Hari itu aku berada di toko buku langgananku di Bungalow Road Jawahar Nagar, sekitar Kamla Nagar yang lokasinya tidak jauh dari kampusku di University of Delhi. Aku berniat untuk mencari tambahan materi bagi projek penelitianku. Ada cerita mengapa aku sering ke sana. Toko buku itu sebenarnya juga merupakan kantor penerbit yang mengkhususkan diri pada buku-buku tentang Indologi, ilmu kajian tentang India, namanya Motilal Banarsidass (MBD). Sebenarnya sejak di UGM aku sudah memakai buku-buku MBD sebagai referensi utamaku, baik untuk skripsi maupun tesis. Buku-buku ini ada di perpustakaan UGM hasil sumbangan dari Kedutaan Besar India Jakarta pada sekitar tahun 1950-60an. Ini salah satu alasan mengapa aku memilih studi di India karena merasa terkesan pada buku-buku sumbangan pemerintah India tersebut.
Setelah puas dengan buku-buku di MBD, aku keluar dari toko buku dan berniat untuk berjalan ke Kamla Nagar tempat teman-teman Indonesia tinggal. Karena masih di lingkungan kampus DU, di sepanjang Bungalow Road banyak toko buku yang menyediakan bahan-bahan perkuliahan untuk para mahasiswa. Walaupun tidak selengkap Nai Sarak di Old Delhi maupun Sunday Market di sepanjang Darya Ganj, Delhi dalam menyediakan buku-buku bacaan, kawasan ini cukup ramai dan sering dijadikan rujukan untuk mendapatkan buku-buku teks kuliah.
Sepanjang jalan banyak orang melakukan aktivitas ekonomi dengan menawarkan berbagai barang jasa. Kawasan Kamla Nagar merupakan salah satu pusat perekonomian di kota Delhi bagian utara. Banyak orang yang berjualan buku, pakaian, makanan, cinderamata, dan lain sebagainya.
Di Delhi ada bisnis jasa yang belum lazim di Indonesia yakni bisnis timbang badan. Jadi dengan membayar satu atau dua rupee kita bisa mengetahui berat badan kita. Hanya dengan bermodalkan timbangan badan seseorang bisa memulai usaha ini. Ini tidak mahal serta mudah.

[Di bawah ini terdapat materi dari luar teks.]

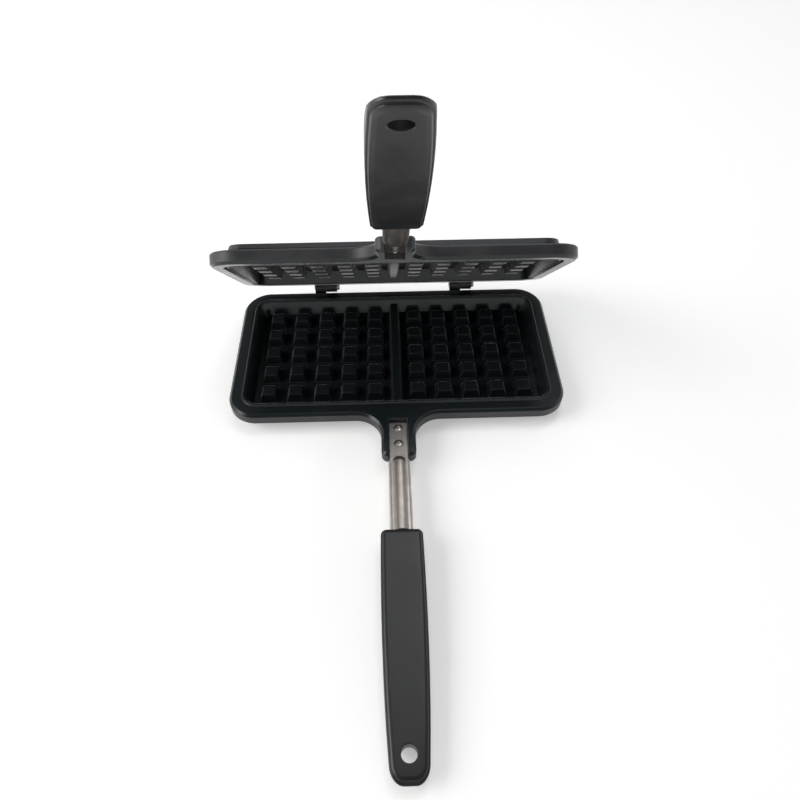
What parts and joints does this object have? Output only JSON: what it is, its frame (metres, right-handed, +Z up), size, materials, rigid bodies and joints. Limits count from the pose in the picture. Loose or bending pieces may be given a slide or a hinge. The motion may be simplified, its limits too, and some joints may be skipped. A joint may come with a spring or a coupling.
{
  "type": "waffle mould",
  "caption": "Stove-top waffle mould: hinged cast plates with gridded cooking cavities, forked necks, pressed steel stems and moulded grips, shown open.",
  "frame": {"origin": "centre of the lower plate's flat underside", "axes": "+Z up, +Y from the grips to the hinge, +X to the right as seen from the grips; the lid stands open at its rest angle"},
  "size_m": [0.1986, 0.3043, 0.2401],
  "materials": {
    "coated_casting": "near-black non-stick coating on cast aluminium, satin",
    "steel_stem": "pressed steel, brushed along its length",
    "rivet": "plain, lightly darkened",
    "moulded_grip": "heat-proof moulded resin, satin",
    "screw": "plain steel",
    "hinge_pin": "plain steel"
  },
  "bodies": {
    "base": {"lower_plate": "coated_casting", "lower_stem": "steel_stem", "lower_rivets": "rivet", "lower_grip": "moulded_grip", "lower_grip_screw": "screw", "hinge_pins": "hinge_pin"},
    "lid": {"upper_plate": "coated_casting", "upper_stem": "steel_stem", "upper_rivets": "rivet", "upper_grip": "moulded_grip", "upper_grip_screw": "screw"}
  },
  "joints": [
    {"name": "lid_hinge", "type": "hinge", "parent": "base", "child": "lid", "pos_m": [0, 0.0593, 0.0117], "axis": [-1, 0, 0], "range_deg": [-45.9, 134.1]}
  ]
}
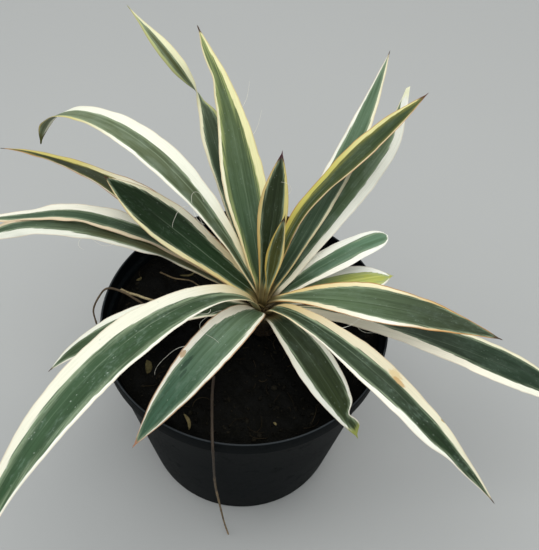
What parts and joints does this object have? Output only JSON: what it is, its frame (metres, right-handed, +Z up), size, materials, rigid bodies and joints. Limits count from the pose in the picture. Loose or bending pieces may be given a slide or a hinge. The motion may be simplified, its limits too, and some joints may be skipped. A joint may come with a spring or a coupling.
{
  "type": "potted yucca",
  "caption": "Young variegated yucca: stiff cream-edged sword leaves spring and arch from a short crown, in a round tapered nursery pot filled with soil.",
  "frame": {"origin": "centre of the pot's underside, on the floor", "axes": "+Z up along the pot's axis; -Y is the front, the side that the picture is taken from; +X is to the right as seen from the front"},
  "size_m": [0.4421, 0.3331, 0.2837],
  "materials": {
    "pot_plastic": "black nursery plastic, satin, a little dusty",
    "soil": "loose dark peat, matt",
    "crown": "brown leaf scars, matt",
    "leaf": "leathery blade, blue-green middle with cream and white margins, low sheen",
    "dry_straw": "dry tan stalk, matt",
    "wiry_root": "dry brown root, matt"
  },
  "bodies": {
    "root": {"pot": "pot_plastic", "soil": "soil", "crown": "crown", "leaf_back_kinked": "leaf", "leaf_back_upright": "leaf", "leaf_heart_spear": "leaf", "leaf_heart_bud": "leaf", "leaf_back_folded": "leaf", "leaf_back_right": "leaf", "leaf_right_curled": "leaf", "leaf_right_blunt": "leaf", "leaf_right_small": "leaf", "leaf_right_broad": "leaf", "leaf_right_low": "leaf", "leaf_front_right_long": "leaf", "leaf_front_right_short": "leaf", "leaf_front_left_short": "leaf", "leaf_front_left_long": "leaf", "leaf_left_small": "leaf", "leaf_left_upper": "leaf", "leaf_left_lower": "leaf", "leaf_left_twisted": "leaf", "leaf_left_broad": "leaf", "leaf_left_arching": "leaf", "dry_straw": "dry_straw", "wiry_root": "wiry_root"}
  },
  "joints": []
}
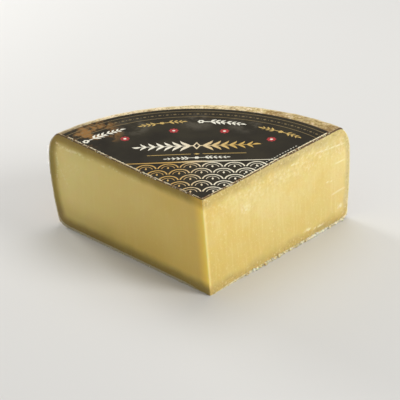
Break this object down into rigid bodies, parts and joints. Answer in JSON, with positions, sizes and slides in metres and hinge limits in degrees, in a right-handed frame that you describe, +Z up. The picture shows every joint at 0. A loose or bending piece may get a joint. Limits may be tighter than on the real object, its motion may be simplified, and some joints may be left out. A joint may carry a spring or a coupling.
{
  "type": "alpine cheese",
  "caption": "Quarter wheel of hard alpine cheese with a tan rind, a dark paper label on its top and a small blank paper tag on its heel.",
  "frame": {"origin": "bottom centre of the bounding box, on the surface that the wedge lies on", "axes": "+Z up through the wheel's thickness; the wedge's point is towards -Y and its heel towards +Y; +X is to the right when looking at the point"},
  "size_m": [0.2152, 0.1506, 0.0769],
  "materials": {
    "cheese": "satin",
    "top_label": "satin",
    "heel_tag": "matte"
  },
  "bodies": {
    "root": {"cheese": "cheese", "top_label": "top_label", "heel_tag": "heel_tag"}
  },
  "joints": []
}
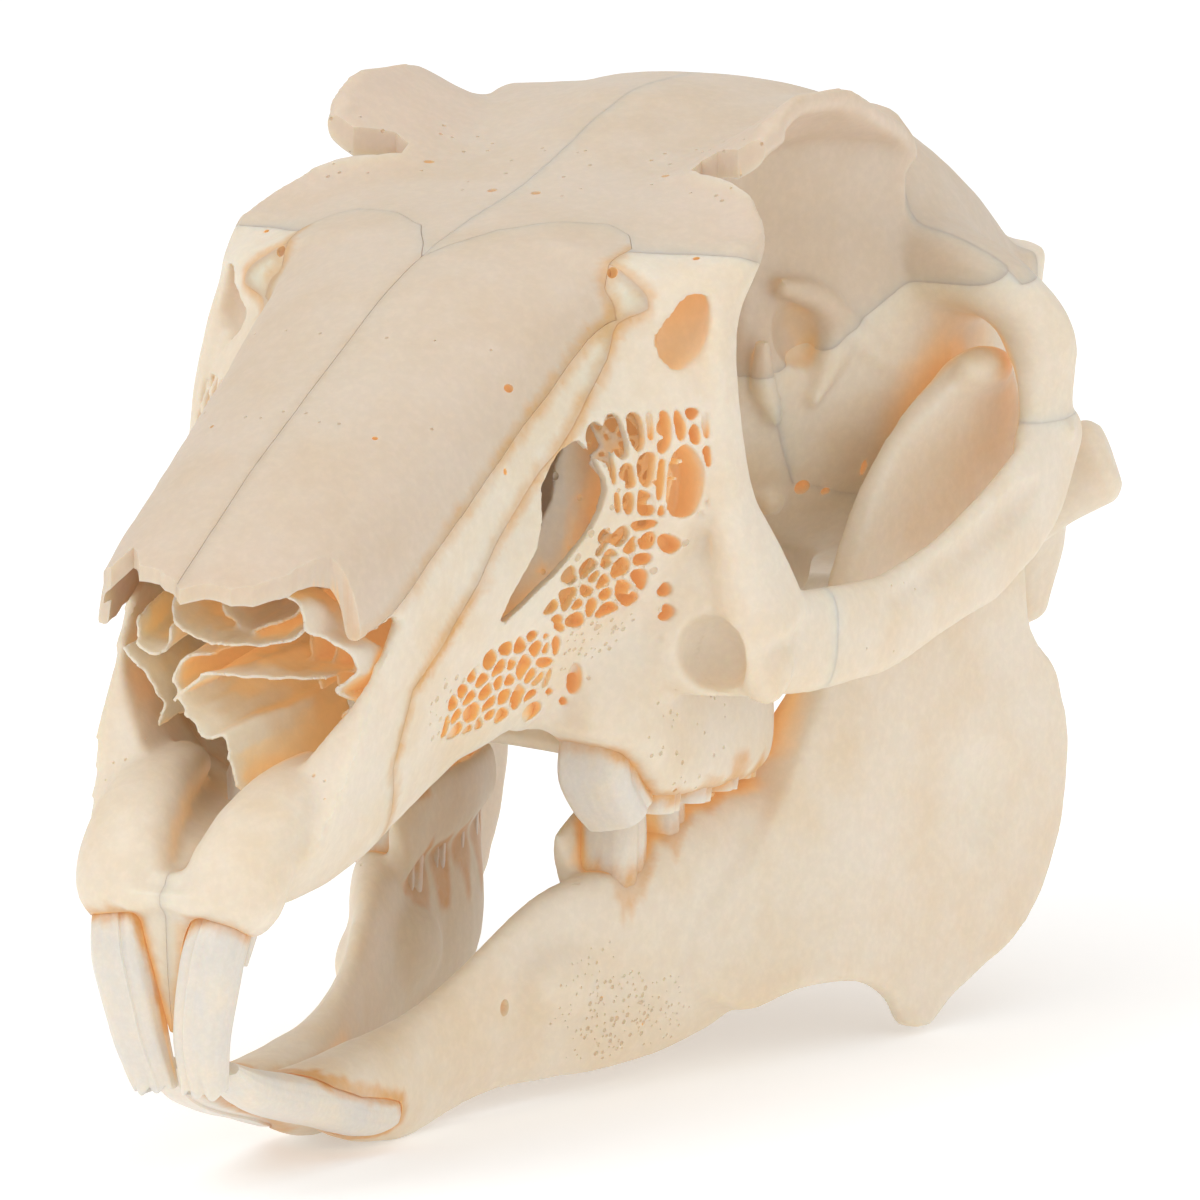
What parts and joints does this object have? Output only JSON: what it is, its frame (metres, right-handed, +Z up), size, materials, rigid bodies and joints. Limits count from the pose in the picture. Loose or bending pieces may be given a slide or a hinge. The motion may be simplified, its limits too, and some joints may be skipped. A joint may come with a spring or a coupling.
{
  "type": "jackrabbit skull",
  "caption": "Life-size dry skull of a jackrabbit with the lower jaw closed under it, a still museum specimen of separate bones and teeth.",
  "frame": {"origin": "centre of the footprint, on the floor under the lower jaw", "axes": "+X to the animal's left, +Y from the nose to the back of the head, +Z up"},
  "size_m": [0.046, 0.0928, 0.0563],
  "materials": {
    "bone": "dry bleached bone, satin",
    "roof_bone": "dry bleached bone, slightly greyer",
    "tooth": "white enamel, smooth"
  },
  "bodies": {
    "root": {"nasal_left": "roof_bone", "nasal_right": "roof_bone", "premaxilla_left": "bone", "premaxilla_right": "bone", "maxilla_left": "bone", "maxilla_right": "bone", "frontal_left": "roof_bone", "frontal_right": "roof_bone", "zygomatic_left": "bone", "zygomatic_right": "bone", "parietal_left": "bone", "parietal_right": "bone", "temporal_left": "bone", "temporal_right": "bone", "bulla_left": "bone", "bulla_right": "bone", "upper_incisor_left": "tooth", "upper_incisor_right": "tooth", "peg_tooth_left": "tooth", "peg_tooth_right": "tooth", "mandible_left": "bone", "mandible_right": "bone", "lower_incisor_left": "tooth", "lower_incisor_right": "tooth", "occipital": "bone", "sphenoid": "bone", "palate": "bone"}
  },
  "joints": []
}
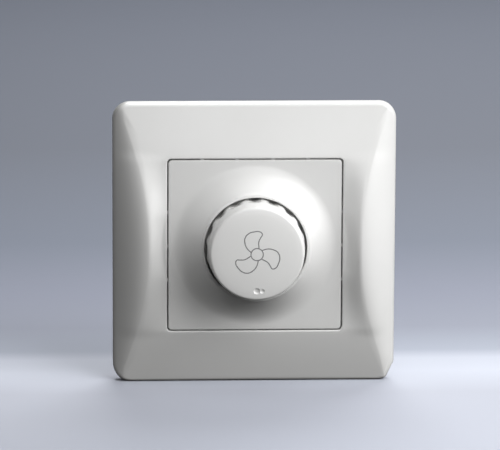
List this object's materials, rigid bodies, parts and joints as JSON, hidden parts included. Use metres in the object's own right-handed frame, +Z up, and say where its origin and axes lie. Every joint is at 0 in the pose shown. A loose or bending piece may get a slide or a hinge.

Suatu usaha yang bisa dilakukan oleh siapa saja bahkan oleh orang yang sudah sangat tua atau anak-anak sekalipun.
Entah mengapa, sore itu pandanganku tertuju pada seorang anak perempuan yang sedang duduk di hadapan timbangan dengan tangan sedang tertunduk sepertinya sedang melakukan sesuatu, di depan sebuah toko yang menjual buku-buku kuliah di Bungalow Road, Kamla Nagar.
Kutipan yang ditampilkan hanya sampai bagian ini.